Actually the longer you go without meeting that person & having kids the MORE likely to get your dream because you will have the solid financial base before the kids come.

  • Like 2
Posted
Actually the longer you go without meeting that person & having kids the MORE likely to get your dream because you will have the solid financial base before the kids come.

 

I was going to say this as well, hehe. ^^

Agreed, women are (usually) drawn to both mentally and financially stable men. :)

  • Author
Posted

I think what it is, is that so many people (friends, family, work colleagues etc etc) all say things to me like ''You're such a lovely guy, you'll make someone a very happy lady one day'' and ''You will have no problem finding the girl of your dreams'', ''You'll be fine, you'll be happy very soon'' etc, but it's all a big lie! I mean, I do like to think I am a nice, caring guy, I've been known to make people laugh and I'm honest and loyal etc. Have a decent job (Even though I don't enjoy it for various reasons). But despite all this, it doesn't help my confidence in myself. I've never even really had a female friend due to nerves I suppose! I don't get it, I feel like I'm a bit pathetic and that I'm never going to do anything to attract anybody, and I still don't know HOW too.

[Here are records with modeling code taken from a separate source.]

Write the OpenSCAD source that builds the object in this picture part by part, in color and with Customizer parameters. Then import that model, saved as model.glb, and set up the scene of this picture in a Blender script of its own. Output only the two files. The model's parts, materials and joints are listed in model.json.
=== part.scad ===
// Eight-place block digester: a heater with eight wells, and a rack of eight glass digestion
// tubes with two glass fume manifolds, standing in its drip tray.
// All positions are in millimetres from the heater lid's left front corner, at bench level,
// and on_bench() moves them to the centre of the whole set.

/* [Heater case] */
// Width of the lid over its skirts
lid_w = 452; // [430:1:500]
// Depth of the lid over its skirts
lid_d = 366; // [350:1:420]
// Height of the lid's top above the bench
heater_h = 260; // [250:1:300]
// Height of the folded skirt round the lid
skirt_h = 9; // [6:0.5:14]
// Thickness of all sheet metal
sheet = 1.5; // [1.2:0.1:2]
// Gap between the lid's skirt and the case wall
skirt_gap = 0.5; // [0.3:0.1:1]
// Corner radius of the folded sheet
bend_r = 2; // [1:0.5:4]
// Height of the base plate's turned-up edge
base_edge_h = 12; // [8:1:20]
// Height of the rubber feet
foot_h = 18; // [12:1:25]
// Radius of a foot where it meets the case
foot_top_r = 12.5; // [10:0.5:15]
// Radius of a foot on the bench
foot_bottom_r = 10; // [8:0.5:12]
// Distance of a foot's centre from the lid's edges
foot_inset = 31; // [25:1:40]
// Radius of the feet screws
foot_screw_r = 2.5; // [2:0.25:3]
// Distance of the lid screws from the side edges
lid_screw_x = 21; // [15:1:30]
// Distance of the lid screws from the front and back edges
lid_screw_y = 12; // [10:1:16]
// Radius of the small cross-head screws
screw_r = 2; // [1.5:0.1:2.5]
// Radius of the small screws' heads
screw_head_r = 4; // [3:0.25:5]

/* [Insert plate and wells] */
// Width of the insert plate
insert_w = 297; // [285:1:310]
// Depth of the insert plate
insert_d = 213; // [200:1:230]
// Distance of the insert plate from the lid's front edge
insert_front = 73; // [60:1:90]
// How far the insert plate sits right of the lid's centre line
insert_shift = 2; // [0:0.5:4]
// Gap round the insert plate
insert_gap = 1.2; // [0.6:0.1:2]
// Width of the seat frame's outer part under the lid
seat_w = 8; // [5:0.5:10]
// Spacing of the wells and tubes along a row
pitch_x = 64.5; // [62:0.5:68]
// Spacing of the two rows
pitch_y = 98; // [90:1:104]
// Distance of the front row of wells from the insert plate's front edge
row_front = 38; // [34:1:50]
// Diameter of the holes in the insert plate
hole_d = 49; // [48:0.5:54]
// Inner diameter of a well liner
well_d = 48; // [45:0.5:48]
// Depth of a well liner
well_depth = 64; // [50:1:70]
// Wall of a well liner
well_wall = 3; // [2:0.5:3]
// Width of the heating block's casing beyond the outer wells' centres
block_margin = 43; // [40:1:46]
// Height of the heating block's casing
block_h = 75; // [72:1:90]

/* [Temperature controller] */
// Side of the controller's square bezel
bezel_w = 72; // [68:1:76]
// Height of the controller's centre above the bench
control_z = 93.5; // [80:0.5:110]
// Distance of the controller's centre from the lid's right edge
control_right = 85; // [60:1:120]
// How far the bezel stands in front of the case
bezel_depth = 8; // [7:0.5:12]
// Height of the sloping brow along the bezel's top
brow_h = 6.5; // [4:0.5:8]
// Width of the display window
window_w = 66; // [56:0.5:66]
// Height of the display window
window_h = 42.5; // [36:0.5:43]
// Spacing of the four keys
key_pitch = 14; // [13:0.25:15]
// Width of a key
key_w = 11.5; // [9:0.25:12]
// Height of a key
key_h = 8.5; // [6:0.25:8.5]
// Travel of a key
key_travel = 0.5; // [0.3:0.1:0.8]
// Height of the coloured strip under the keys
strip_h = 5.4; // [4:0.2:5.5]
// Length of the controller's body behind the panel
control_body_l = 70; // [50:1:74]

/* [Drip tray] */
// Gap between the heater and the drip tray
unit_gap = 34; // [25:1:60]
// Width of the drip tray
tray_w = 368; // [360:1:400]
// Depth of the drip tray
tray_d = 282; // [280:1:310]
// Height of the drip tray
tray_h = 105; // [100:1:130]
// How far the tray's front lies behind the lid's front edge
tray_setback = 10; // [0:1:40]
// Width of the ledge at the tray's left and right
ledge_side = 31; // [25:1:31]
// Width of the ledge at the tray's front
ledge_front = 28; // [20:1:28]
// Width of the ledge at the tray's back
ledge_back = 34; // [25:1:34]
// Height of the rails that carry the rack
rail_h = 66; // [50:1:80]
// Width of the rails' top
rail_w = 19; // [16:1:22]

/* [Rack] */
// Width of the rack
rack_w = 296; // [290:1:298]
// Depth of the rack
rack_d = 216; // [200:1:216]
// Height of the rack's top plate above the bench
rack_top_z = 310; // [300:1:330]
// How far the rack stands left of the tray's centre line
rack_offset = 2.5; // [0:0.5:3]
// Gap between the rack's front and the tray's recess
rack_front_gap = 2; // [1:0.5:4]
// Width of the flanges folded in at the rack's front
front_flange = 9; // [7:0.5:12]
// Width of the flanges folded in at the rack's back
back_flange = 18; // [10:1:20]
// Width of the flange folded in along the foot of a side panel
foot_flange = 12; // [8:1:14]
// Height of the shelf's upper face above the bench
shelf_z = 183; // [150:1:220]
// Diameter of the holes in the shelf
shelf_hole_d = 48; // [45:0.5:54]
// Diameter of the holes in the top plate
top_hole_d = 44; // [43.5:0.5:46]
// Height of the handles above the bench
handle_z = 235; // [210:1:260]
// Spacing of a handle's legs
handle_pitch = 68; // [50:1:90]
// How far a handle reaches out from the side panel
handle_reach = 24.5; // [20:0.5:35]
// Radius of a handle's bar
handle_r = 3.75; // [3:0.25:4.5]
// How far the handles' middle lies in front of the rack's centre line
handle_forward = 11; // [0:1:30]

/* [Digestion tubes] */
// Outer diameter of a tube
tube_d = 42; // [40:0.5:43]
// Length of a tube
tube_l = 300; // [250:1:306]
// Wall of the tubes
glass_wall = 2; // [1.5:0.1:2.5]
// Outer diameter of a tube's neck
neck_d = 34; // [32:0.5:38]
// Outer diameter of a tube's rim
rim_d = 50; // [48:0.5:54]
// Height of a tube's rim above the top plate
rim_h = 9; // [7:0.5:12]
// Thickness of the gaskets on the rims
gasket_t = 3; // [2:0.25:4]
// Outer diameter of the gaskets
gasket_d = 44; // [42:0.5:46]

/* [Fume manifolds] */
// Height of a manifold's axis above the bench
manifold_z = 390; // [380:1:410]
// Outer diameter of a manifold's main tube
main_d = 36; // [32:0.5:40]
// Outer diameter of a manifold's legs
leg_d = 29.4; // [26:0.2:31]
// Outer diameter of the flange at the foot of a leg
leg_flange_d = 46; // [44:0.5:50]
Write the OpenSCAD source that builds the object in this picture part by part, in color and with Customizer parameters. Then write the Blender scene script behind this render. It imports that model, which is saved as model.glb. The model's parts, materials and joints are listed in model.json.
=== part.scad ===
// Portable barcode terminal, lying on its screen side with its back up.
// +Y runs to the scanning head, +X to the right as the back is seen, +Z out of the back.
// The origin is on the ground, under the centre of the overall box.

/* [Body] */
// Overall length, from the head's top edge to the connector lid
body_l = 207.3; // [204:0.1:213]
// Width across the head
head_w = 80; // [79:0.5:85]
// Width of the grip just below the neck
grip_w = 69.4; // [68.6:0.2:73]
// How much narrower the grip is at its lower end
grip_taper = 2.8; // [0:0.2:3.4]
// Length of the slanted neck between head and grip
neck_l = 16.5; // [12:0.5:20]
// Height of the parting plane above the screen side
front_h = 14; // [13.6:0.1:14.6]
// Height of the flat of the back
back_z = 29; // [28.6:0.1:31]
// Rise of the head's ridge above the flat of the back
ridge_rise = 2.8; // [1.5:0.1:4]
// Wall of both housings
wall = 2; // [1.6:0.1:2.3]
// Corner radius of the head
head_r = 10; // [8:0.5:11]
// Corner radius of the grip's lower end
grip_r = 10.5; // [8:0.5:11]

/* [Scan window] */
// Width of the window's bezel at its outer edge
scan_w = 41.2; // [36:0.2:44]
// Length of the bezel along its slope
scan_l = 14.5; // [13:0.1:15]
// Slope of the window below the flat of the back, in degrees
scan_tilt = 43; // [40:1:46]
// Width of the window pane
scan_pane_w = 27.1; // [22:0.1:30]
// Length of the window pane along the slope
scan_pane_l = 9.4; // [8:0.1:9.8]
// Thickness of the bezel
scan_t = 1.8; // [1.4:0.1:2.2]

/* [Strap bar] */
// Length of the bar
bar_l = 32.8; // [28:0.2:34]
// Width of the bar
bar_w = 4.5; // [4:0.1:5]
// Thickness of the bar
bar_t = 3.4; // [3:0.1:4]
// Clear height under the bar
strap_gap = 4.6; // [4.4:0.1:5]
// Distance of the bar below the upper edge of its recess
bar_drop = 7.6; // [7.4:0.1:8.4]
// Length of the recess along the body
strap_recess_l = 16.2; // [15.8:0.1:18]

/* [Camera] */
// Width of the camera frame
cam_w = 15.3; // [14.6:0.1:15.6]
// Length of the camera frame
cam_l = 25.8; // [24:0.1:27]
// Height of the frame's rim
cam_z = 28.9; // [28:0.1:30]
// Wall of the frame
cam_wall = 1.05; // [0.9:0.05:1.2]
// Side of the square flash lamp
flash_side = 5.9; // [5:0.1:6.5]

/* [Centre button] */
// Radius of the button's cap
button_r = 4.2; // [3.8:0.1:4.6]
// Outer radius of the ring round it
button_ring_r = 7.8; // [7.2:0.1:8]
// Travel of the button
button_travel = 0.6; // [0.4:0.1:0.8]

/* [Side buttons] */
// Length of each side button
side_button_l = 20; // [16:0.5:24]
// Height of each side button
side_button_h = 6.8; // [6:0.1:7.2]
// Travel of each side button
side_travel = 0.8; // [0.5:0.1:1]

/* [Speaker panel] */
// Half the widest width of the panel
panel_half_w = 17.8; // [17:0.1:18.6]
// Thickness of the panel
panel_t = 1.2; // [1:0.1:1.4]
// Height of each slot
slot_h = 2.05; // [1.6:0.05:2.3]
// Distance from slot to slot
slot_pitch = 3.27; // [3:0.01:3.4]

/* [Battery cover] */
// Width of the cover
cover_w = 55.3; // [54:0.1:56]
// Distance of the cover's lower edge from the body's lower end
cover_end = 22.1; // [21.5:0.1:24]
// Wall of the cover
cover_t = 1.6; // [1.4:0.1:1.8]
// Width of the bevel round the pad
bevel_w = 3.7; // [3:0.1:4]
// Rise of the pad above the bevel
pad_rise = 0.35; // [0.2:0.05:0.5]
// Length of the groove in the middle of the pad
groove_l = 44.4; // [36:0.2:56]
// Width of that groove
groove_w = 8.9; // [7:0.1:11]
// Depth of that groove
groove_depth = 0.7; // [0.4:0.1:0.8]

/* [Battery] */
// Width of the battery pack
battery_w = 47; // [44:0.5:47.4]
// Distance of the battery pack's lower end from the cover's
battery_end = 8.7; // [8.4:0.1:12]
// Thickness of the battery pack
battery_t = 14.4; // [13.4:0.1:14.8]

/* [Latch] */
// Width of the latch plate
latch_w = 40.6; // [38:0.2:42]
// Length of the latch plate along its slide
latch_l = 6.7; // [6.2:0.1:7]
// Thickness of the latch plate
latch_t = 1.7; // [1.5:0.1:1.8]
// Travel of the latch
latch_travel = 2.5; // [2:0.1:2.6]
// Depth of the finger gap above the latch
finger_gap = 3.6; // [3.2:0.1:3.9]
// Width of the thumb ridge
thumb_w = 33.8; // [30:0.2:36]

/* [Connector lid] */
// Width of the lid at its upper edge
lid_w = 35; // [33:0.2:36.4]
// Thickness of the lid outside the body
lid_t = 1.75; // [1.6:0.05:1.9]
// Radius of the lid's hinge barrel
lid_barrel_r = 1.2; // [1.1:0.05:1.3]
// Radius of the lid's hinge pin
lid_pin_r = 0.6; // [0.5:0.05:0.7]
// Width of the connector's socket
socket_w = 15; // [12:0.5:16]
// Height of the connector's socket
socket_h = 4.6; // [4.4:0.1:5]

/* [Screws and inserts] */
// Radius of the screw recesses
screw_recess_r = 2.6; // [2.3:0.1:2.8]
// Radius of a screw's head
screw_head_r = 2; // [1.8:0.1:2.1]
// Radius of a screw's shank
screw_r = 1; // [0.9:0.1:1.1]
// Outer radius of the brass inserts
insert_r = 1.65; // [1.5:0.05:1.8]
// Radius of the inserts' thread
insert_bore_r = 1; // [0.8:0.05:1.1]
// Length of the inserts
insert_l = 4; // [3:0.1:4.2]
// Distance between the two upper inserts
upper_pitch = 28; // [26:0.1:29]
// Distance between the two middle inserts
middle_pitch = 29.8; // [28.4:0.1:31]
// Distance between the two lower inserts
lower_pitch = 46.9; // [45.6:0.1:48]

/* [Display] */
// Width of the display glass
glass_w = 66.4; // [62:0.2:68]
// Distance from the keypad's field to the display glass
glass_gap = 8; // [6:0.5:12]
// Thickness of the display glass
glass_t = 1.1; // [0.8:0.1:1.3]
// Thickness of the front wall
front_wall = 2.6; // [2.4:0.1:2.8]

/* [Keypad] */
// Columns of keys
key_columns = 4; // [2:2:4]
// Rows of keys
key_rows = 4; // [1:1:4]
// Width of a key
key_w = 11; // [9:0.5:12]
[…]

I go out with friends, to pubs and clubs, and no girls even look at me! It's just really frustrating

Posted

You do come across as negative, whiny and pathetic. Those are complete turn offs for women.

 

You need to reinvent your image. Think Bond, James Bond. Only partially kidding.

 

What will it take to turn your image around? Get some nice clothes that make you feel sharp, work out, put a smile on your face and put a bit of zip in your step. Do what you can to project a confident all together man. We women are attracted to this. Toss in good language, being respectful, honest and some girl will see you as a good catch.